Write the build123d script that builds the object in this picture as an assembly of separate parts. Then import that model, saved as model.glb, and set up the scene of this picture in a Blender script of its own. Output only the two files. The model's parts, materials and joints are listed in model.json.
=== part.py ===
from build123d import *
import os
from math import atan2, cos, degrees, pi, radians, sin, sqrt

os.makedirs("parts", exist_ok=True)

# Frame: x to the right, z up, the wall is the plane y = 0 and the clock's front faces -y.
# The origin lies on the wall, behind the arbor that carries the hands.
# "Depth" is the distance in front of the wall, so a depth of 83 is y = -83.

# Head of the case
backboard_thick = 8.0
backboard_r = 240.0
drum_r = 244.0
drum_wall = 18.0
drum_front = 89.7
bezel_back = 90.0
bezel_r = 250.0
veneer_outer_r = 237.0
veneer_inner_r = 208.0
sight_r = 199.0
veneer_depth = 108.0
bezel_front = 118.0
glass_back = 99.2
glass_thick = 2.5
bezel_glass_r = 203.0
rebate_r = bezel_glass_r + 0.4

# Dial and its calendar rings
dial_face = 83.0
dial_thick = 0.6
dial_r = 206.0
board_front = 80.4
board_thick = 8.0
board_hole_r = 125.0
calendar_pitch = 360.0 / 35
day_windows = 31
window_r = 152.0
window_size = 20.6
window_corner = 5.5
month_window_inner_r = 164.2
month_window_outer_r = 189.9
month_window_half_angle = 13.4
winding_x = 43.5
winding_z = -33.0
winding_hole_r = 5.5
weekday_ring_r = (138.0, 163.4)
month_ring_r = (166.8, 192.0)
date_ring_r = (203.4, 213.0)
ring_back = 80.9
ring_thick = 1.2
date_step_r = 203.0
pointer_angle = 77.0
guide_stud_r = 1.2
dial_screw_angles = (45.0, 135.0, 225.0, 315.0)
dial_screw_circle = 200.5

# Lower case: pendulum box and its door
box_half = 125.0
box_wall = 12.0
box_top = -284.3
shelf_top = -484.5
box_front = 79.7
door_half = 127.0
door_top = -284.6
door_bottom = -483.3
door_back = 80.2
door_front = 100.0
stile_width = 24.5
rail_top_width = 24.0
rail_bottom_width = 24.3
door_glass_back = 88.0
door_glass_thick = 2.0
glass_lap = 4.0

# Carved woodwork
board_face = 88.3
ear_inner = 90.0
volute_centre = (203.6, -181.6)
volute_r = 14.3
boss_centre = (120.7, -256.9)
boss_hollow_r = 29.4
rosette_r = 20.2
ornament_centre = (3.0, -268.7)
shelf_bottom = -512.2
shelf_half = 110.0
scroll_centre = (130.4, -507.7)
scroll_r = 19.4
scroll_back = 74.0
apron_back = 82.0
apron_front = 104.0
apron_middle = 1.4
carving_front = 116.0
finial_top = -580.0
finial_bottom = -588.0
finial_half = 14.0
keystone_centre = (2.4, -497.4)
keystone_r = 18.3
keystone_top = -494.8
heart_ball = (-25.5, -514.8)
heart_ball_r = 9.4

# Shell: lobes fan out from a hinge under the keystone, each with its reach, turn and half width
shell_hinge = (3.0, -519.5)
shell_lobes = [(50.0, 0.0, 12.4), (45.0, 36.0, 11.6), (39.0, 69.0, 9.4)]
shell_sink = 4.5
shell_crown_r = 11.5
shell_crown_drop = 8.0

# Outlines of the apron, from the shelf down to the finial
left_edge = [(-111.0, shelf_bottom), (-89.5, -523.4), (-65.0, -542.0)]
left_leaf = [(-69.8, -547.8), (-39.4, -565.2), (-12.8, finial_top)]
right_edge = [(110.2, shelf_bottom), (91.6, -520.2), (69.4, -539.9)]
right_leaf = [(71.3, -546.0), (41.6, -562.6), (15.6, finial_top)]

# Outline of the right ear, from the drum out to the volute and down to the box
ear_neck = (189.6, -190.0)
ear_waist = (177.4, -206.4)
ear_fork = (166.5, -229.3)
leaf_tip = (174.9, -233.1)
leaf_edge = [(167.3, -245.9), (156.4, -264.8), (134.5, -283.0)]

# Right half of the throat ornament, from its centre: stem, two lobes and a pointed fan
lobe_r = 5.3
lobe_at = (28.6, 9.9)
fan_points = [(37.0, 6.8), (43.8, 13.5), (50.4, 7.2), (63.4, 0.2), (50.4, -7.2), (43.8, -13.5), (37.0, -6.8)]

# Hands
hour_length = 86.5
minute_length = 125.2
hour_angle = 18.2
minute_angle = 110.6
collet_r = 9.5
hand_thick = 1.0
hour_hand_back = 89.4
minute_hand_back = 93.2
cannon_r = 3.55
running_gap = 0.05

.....

→ **WHAT YOU HAVE TO DO**:
Gather each line of the listing containing the word "import" and show it.

→ **SOLUTION**:
Write the build123d script that builds the object in this picture as an assembly of separate parts. Then import that model, saved as model.glb, and set up the scene of this picture in a Blender script of its own. Output only the two files. The model's parts, materials and joints are listed in model.json.
from build123d import *
import os
from math import atan2, cos, degrees, pi, radians, sin, sqrt